Wednesday, 18 November 2015

Indigenous People Unite to get Fish Farms Out of Their and Our Oceans, Updated Jan 15, 2016

First Nation's members, in a growing movement of international aboriginals, aim to get fish farms out of the pristine oceans they use as free, open sewers.

Clayoquot Sound Ahousaht First Nation is taking its petition to Norway to link up with the Sami, Norway's indigenous people to stand together to make Marine Harvest, Cermaq, Grieg Seafood and other Norwegian fish farms to get out of the ocean and farm on land, or in closed containment.

Take a look at this long blog post on the Clayoquot Action site: http://clayoquotaction.org/category/salmon-farming-2/.

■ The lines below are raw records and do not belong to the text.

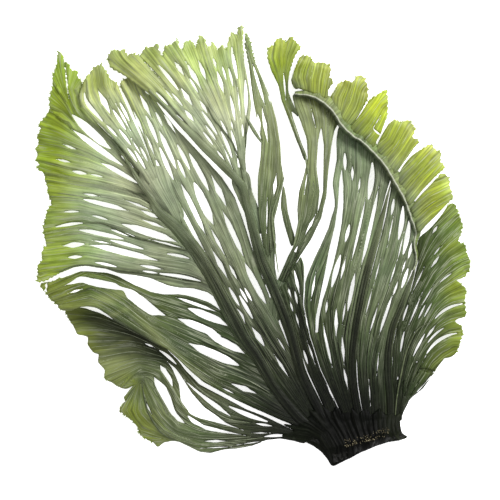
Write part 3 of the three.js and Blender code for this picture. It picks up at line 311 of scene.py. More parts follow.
TUFTS: tuple[Spot, ...] = (
    (-130, 178, 6, 6, 0, 0.9), (-102, 193, 5, 5, 0, 0.7), (-117, 190, 5, 4, 0, 0.4),
    (-83, 196, 4, 5, 0, 0.4), (-150, 158, 5, 16, -8, 0.9), (-151, 128, 5, 14, 6, 0.7),
    (-148, 104, 6, 10, 0, 0.5), (-38, 189, 6, 9, 0, 0.8), (-21, 175, 7, 9, 10, 1.0),
    (-6, 163, 6, 8, -30, 0.8), (12, 152, 8, 5, 60, 0.7), (19, 148, 7, 9, -30, 0.9),
    (31, 131, 8, 6, 30, 1.0), (38, 116, 8, 6, 20, 1.0), (47, 96, 7, 6, 0, 0.7),
    (48, 76, 7, 7, 0, 0.7), (50, 56, 8, 6, 0, 0.7), (44, 42, 10, 5, 40, 0.8),
    (-136, 50, 5, 6, 0, 0.5), (-142, 64, 5, 7, 20, 0.6), (-112, 28, 9, 3, -40, 0.6),
    (-113, 12, 6, 7, 0, 0.5),
)

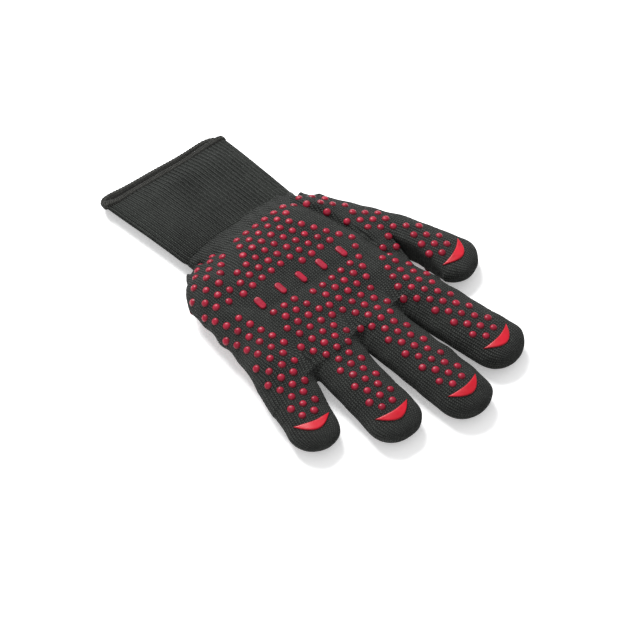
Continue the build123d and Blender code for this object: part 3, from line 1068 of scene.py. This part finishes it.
def hem_path(angle):
    """The line inside the hem, its distances, and directions across it: inward and sideways."""
    path = cuff_point(cuff_rim(angle), angle, 0.5)
    ahead = np.roll(path, -1, 0) - np.roll(path, 1, 0)
    ahead /= np.linalg.norm(ahead, axis=1)[:, None]
    inward = np.tile([1.0, 0, 0], (len(path), 1))
    inward -= ahead * (inward * ahead).sum(1)[:, None]
    inward /= np.linalg.norm(inward, axis=1)[:, None]
    return path, inward, np.cross(ahead, inward)


def build_hem(angle, around):
    """The rolled, overlocked edge: a cord of fabric round the mouth with stitches over it."""
    path, inward, side = hem_path(angle)
    distance, whole = ring_lengths(path)
    stitches = round(whole / HEM_STITCH)
    points, knit = [], []
    for k in range(HEM_STEPS):
        a = 2 * pi * k / HEM_STEPS
        wave = np.sin(2 * pi * stitches * distance / whole + a)
        radius = HEM_RADIUS + HEM_WAVE * wave + HEM_UNEVEN * np.sin(distance / 7)
        back = radius * HEM_FLAT * np.cos(a) + HEM_SHIFT
        points.append(path + inward * back[:, None] + side * (radius * np.sin(a))[:, None])
        knit.append(np.stack([distance, np.full(around, k * 0.65), 0 * distance], 1))
    points, knit = np.stack(points, 1), np.stack(knit, 1)
    a = np.arange(around) * HEM_STEPS
    b = np.roll(a, -1)
    faces = []
    for k in range(HEM_STEPS):
        m = (k + 1) % HEM_STEPS
        faces.append(np.stack([a + k, a + m, b + m, b + k], 1))
    made = make_mesh("cuff_rolled_hem", points.reshape(-1, 3), np.concatenate(faces), HEM, None,
                     knit.reshape(-1, 3))
    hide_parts("cuff_hem")
    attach(made, "hand")


# Each lamp: name, place, size and power
LAMPS = [
    ("key_light", (-1.1, 0.30, 1.25), 0.8, 48),
    ("fill_light", (0.8, -1.2, 1.3), 1.6, 6),
]
FLOOR_SIZE = 12
FLOOR_WHITE = (0.90, 0.90, 0.905, 1)
FLOOR_GLOW = 0.3
WORLD_LEVEL = 0.62


def build_stage():
    """A pale floor under soft white light."""
    bpy.ops.mesh.primitive_plane_add(size=FLOOR_SIZE, location=(0, 0, 0))
    floor = bpy.context.object
    floor.name = "studio_floor"
    n = Nodes("studio_white")
    n.set(Base_Color=FLOOR_WHITE, Roughness=0.9)
    n.set(Emission_Color=(1, 1, 1, 1), Emission_Strength=FLOOR_GLOW)
    floor.data.materials.append(n.material)
    world = bpy.data.worlds.new("studio_world")
    bpy.context.scene.world = world
    world.use_nodes = True
    background = world.node_tree.nodes["Background"]
    background.inputs["Color"].default_value = (1, 1, 1, 1)
    background.inputs["Strength"].default_value = WORLD_LEVEL
    for name, place, size, power in LAMPS:
        light = bpy.data.lights.new(name, "AREA")
        light.size, light.energy = size, power
        lamp = bpy.data.objects.new(name, light)
        bpy.context.scene.collection.objects.link(lamp)
        lamp.location = place
        lamp.rotation_euler = (-lamp.location).to_track_quat("-Z", "Y").to_euler()


def build_view():
    """Plain colours, as a product picture has them."""
    settings = bpy.context.scene.view_settings
    settings.view_transform, settings.look = "Standard", "None"
    settings.exposure, settings.gamma = 0.0, 1.0


CAMERA_TARGET = (0.0312, -0.02315, 0.0205)
CAMERA_RISE, CAMERA_TURN = 51.4, -45.0
CAMERA_DISTANCE = 1.533
CAMERA_LENS = 143.1


def build_camera():
    """A high view from the little finger's side of the fingertips."""
    rise, turn = radians(CAMERA_RISE), radians(CAMERA_TURN)
    away = Vector((cos(rise) * cos(turn), cos(rise) * sin(turn), sin(rise)))
    camera = bpy.data.objects.new("camera", bpy.data.cameras.new("camera"))
    camera.data.sensor_width, camera.data.lens = 36, CAMERA_LENS
    camera.location = Vector(CAMERA_TARGET) + away * CAMERA_DISTANCE
    camera.rotation_euler = (-away).to_track_quat("-Z", "Y").to_euler()
    bpy.context.scene.collection.objects.link(camera)
    bpy.context.scene.camera = camera


build_skin()
build_dots()
build_bars()
build_crescents()
build_cuff()
build_stage()
build_camera()
build_view()
bpy.context.view_layer.update()
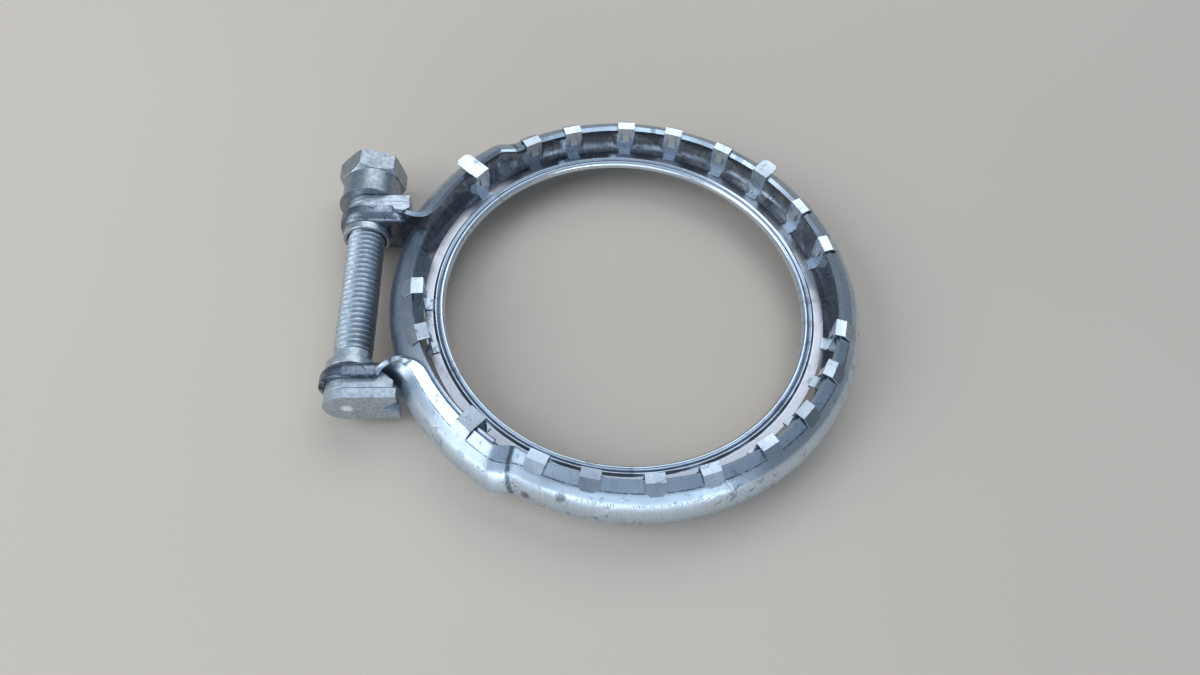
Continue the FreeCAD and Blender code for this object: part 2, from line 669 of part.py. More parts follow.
class Fold:
    """Half section of the sheet as runs and turns from the crown outwards, for one place of a bend."""

    def __init__(self, bulge, crown_half, corner_turn, corner_run, flank_turn, flank_run):
        self.bulge = bulge
        self.crown_half = crown_half
        self.corner_turn = corner_turn
        self.corner_run = corner_run
        self.flank_turn = flank_turn
        self.flank_run = flank_run


def strap_fold():
    """The V section of the strap."""
    shoulder_run, shoulder_drop = size("shoulder_run"), size("shoulder_drop")
    flank_run, flank_drop = size("flank_run"), size("flank_drop")
    corner_turn = math.degrees(math.atan2(shoulder_run, shoulder_drop))
    corner_run = math.hypot(shoulder_run, shoulder_drop)
    flank_turn = math.degrees(math.atan2(flank_run, flank_drop))
    flank_length = math.hypot(flank_run, flank_drop)
    return Fold(size("crown_bulge"), size(SHOULDER[1]), corner_turn, corner_run, flank_turn, flank_length)


def ear_fold():
    """The dish section of an ear, with its rim turned away from the gap."""
    corner = size("ear_corner")
    crown_half = size("ear_half - strap_sheet") - corner
    return Fold(0.0, crown_half, -45.0, corner * math.sqrt(2), -90.0, size("ear_rim") - corner)


def middle_fold(start, end, share, folded, corner_kept, flank_kept):
    """Section on the way from the strap to an ear."""
    return Fold(
        blend(start.bulge, end.bulge, share),
        blend(start.crown_half, end.crown_half, share),
        blend(start.corner_turn, end.corner_turn, folded),
        blend(start.corner_run, end.corner_run, share) * corner_kept,
        blend(start.flank_turn, end.flank_turn, folded),
        blend(start.flank_run, end.flank_run, share) * flank_kept,
    )


def half_line(fold, depth):
    """Knee, shoulder, crease and edge of the section as (out, up), moved inward by depth."""
    knee = (-fold.bulge * size("knee_drop"), fold.crown_half * size("knee_share"))
    shoulder = (-fold.bulge, fold.crown_half)
    knee_turn = math.degrees(math.atan2(knee[0] - shoulder[0], shoulder[1] - knee[1]))
    crease = step(shoulder, fold.corner_turn, fold.corner_run)
    edge = step(crease, fold.flank_turn, fold.flank_run)
    return [
        inward(knee, 0.0, knee_turn, depth),
        inward(shoulder, knee_turn, fold.corner_turn, depth),
        inward(crease, fold.corner_turn, fold.flank_turn, depth),
        inward(edge, fold.flank_turn, fold.flank_turn, depth),
    ]


def step(point, turn, run):
    """Point a run further on, in a direction turned inward from straight up."""
    out, up = point
    return (out - run * math.sin(math.radians(turn)), up + run * math.cos(math.radians(turn)))


def inward(point, first, second, depth):
    """Corner between two directions, moved by depth to the inside of the sheet."""
    turn = math.radians((first + second) / 2)
    reach = depth / math.cos(math.radians(second - first) / 2)
    return (point[0] - reach * math.cos(turn), point[1] - reach * math.sin(turn))


def section(fold, crown, outward):
    """Corners of the sheet's section, in the upright plane through crown that contains outward."""
    outer = half_line(fold, 0.0)
    inner = half_line(fold, size("strap_sheet"))
    below = [(out, -up) for out, up in outer]
    below_inner = [(out, -up) for out, up in inner]
    line = outer[::-1] + below + below_inner[::-1] + inner
    return [crown + outward * out + FreeCAD.Vector(0, 0, up) for out, up in line]


def flat_face(*corners):
    return Part.Face(Part.makePolygon(list(corners) + [corners[0]]))


def stitched(sections):
    """Solid through sections of the same number of corners, with flat triangles between them."""
    faces = [flat_face(*sections[0]), flat_face(*sections[-1])]
    for near, far in zip(sections, sections[1:]):
        for index in range(len(near)):
            after = (index + 1) % len(near)
            faces.append(flat_face(near[index], near[after], far[index]))
            faces.append(flat_face(near[after], far[after], far[index]))
    solid = Part.Solid(Part.Shell(faces))
    if solid.Volume < 0:
        solid.reverse()
    return solid


def ring_place(angle, radius):
    """Crown place and outward direction at an angle round the strap axis."""
    outward = FreeCAD.Vector(math.cos(math.radians(angle)), math.sin(math.radians(angle)), 0)
    return outward * radius, outward


# Steps of the fold from strap to ear: share of the way, share of the fold that is made,
# and how much of the corner and of the flank the narrowed sheet keeps there.
FOLD_STEPS = [
    (0.0, 0.0, 1.0, 1.0),
    (0.25, 0.03, 1.0, 0.95),
    (0.4, 0.15, 0.95, 0.8),
    (0.55, 0.5, 0.75, 0.6),
    (0.7, 0.8, 0.75, 0.65),
    (0.85, 0.95, 0.85, 0.85),
    (1.0, 1.0, 1.0, 1.0),
]


def band():
    crown = size(EDGE + " + flank_run + shoulder_run + crown_bulge")
    outer_crown = crown + size("joggle_step")
    foot, top, bend = 180 - size("joggle_foot"), 180 - size("joggle_top"), 180 - size("bend_angle")
    strap, ear = strap_fold(), ear_fold()
    axis = FreeCAD.Vector(0, 0, 1)
    origin = FreeCAD.Vector()

    first = flat_face(*section(strap, *ring_place(-foot, crown)))
    ring = first.revolve(origin, axis, 2 * foot)
    joggle = [section(strap, *ring_place(foot, crown)), section(strap, *ring_place(top, outer_crown))]
    lifted = flat_face(*joggle[1]).revolve(origin, axis, bend - top)
    stepped = stitched(joggle).fuse(lifted)

    # The crown line turns from the ring into the floor of the ear along a curve with three poles.
    start, outward = ring_place(bend, outer_crown)
    along = FreeCAD.Vector(-outward.y, outward.x, 0)
    floor = size(WEB_OUTSIDE)
    corner = start + along * ((floor - start.y) / along.y)
    bolt_x = -size(BOLT + " + strap_shift")
    root = FreeCAD.Vector(bolt_x + size("ear_root"), floor, 0)
    sections = []
    for share, folded, corner_kept, flank_kept in FOLD_STEPS:
        place = start * (1 - share) ** 2 + corner * (2 * share * (1 - share)) + root * share ** 2
        travel = (corner - start) * (1 - share) + (root - corner) * share
        facing = FreeCAD.Vector(travel.y, -travel.x, 0).normalize()
        fold = middle_fold(strap, ear, share, folded, corner_kept, flank_kept)
        sections.append(section(fold, place, facing))
    dish = flat_face(*sections[-1]).extrude(FreeCAD.Vector(-size("ear_root"), 0, 0))
    dish = dish.fuse(round_end(ear, FreeCAD.Vector(bolt_x, floor, 0)))
    upper = stepped.fuse(stitched(sections)).fuse(dish)
    hole = Part.makeCylinder(size("spigot_dia / 2 + spigot_play"), size("ear_gap"),
                             FreeCAD.Vector(bolt_x, size("ear_gap / 4"), 0), FreeCAD.Vector(0, 1, 0))
    upper = upper.cut(hole)
    lower = upper.mirror(origin, FreeCAD.Vector(0, 1, 0))
    strap_object = doc.addObject("Part::Feature", "band")
    strap_object.Shape = ring.fuse([upper, lower])
    keep("band", strap_object, "strap_shift")


def round_end(fold, centre):
    """Half-round end of an ear: half of its section turned about the bolt axis."""
    outward = FreeCAD.Vector(0, 1, 0)
    lines = [half_line(fold, depth) for depth in (0.0, size("strap_sheet"))]
    half = [(out, 0.0) for out, up in (lines[1][0], lines[0][0])] + lines[0] + lines[1][::-1]
    face = flat_face(*[centre + outward * out + FreeCAD.Vector(0, 0, up) for out, up in half])
    return face.revolve(centre, FreeCAD.Vector(0, -1, 0), 180)


band()
bridge_piece()
gasket_ring()
for number, (stretch, share, form) in enumerate(CLIPS, start=1):
    clip("clip_%02d" % number, form, STRETCHES[stretch] % ("clip_share_%02d" % number))
t_bolt()
thrust_plate("lower_thrust_plate", -1)
thrust_plate("upper_thrust_plate_inner", 1)
cover_plate()
bush("upper_bush", 1)
bush("lower_bush", -1)
collar_nut()
doc.recompute()

for item in doc.Objects:
    if "Invalid" in item.State or "Error" in item.State:
        raise SystemExit("%s failed: %s" % (item.Label, item.State))
for name, part in PARTS.items():
    if part.Shape.isNull() or not part.Shape.isValid():
        raise SystemExit("%s has no valid shape" % name)

os.makedirs("parts", exist_ok=True)
for name, part in PARTS.items():
    part.Shape.exportStep("parts/%s.step" % name)
    box = part.Shape.BoundBox
    print("%-26s %d solid %9.2f mm3  x %7.2f %7.2f  y %7.2f %7.2f  z %6.2f %6.2f" % (
        name, len(part.Shape.Solids), part.Shape.Volume,
        box.XMin, box.XMax, box.YMin, box.YMax, box.ZMin, box.ZMax))
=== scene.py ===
import math

import bmesh
import bpy
import numpy as np
from mathutils import Matrix, Vector


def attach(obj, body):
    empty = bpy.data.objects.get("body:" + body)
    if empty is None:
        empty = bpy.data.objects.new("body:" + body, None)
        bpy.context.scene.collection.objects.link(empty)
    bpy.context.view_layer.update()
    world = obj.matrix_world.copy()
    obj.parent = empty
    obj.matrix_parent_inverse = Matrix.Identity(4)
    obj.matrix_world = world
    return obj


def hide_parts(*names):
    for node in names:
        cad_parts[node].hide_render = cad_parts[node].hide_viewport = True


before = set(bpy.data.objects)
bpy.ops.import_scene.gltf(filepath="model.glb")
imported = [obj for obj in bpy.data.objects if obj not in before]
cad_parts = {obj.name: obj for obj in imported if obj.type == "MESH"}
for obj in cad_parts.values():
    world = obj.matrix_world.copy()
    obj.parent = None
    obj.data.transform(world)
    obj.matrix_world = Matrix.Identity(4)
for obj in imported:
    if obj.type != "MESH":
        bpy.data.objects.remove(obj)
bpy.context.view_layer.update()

# Strap. One sheet of stainless steel rolled to a V groove. Both of its ends step outward and are
# folded to an ear with a turned-out rim. Each ear has a hole for its bush, and the lower end lies
# over the bridge.

# Lengths are in millimetres and angles in degrees.
MM = 0.001
STRAP_SHIFT = 0.8
STRAP_SHEET = 1.0
CROWN_RADIUS = 49.9
# Each fold gives bulge and half width of the crown, then turn and run of the corner and the flank.
STRAP_FOLD = (1.5, 4.2, 44.2, 2.58, 60.4, 2.53)
EAR_FOLD = (0.0, 4.35, -45.0, 0.85, -90.0, 1.9)
EDGE_HEIGHT = 7.3
JOGGLE_FOOT, JOGGLE_RUN, JOGGLE_SLANT = 118.6, 5.5, 3.6
JOGGLE_STEP = 2.0
BEND_START = 154.0
RING_STEP, JOGGLE_ROW_STEP = 1.5, 0.4
JOGGLE_ROWS = (117, 129)
FOLD_ROWS, EAR_ROWS = 36, 7
EAR_ROW_GAP = 0.8
SECTION_PASSES, FOLD_PASSES = 2, 4
EASED_RING_ROWS = 3
EAR_FLOOR = 18.7
BOLT_X = -56.5
EAR_ROOT = 6.3
EAR_HOLE = 4.7
DRILL_FACETS, DRILL_DEPTH = 48, 8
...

The BC group could use your help in funding their historic, January trip to Norway, to meet at the Sami summit and then on to Bergen to present their petition to the government to divest from 'dirty' salmon feedlots, just as Norwegians did with oil.

This is the beginning of a global movement by indigenous people to get fish farms out of the ocean. There are indigenous people in Finland, Chile and other countries.

You may know that Norwegian fish farms companies forever changed the aboriginal people of Chile, by bringing in employment, then ISA that destroyed a quarter of a billion farmed salmon and threw all these people out of jobs, 13,000 to 26,000 of them.

Now, Chile is the acknowledged dirtiest country for fish farms in the world - diseases, lice, escapes, sewage damage, excessive antibiotics. Just a few months ago, in Torbel, a fish farm was not allowed in the water, to save tourism. The pristine Patagonia is being filled with fish farm sewage. And now, the Chilean fish farms, to address Costco's refusal to sell their product, are now manufacturing the advertising spin of: from Patagonia to your plate.

I think that consumers in the developed world will find this a most unappealing concept: that fish farms are busily destroying one of the most revered, pristine areas left in the world.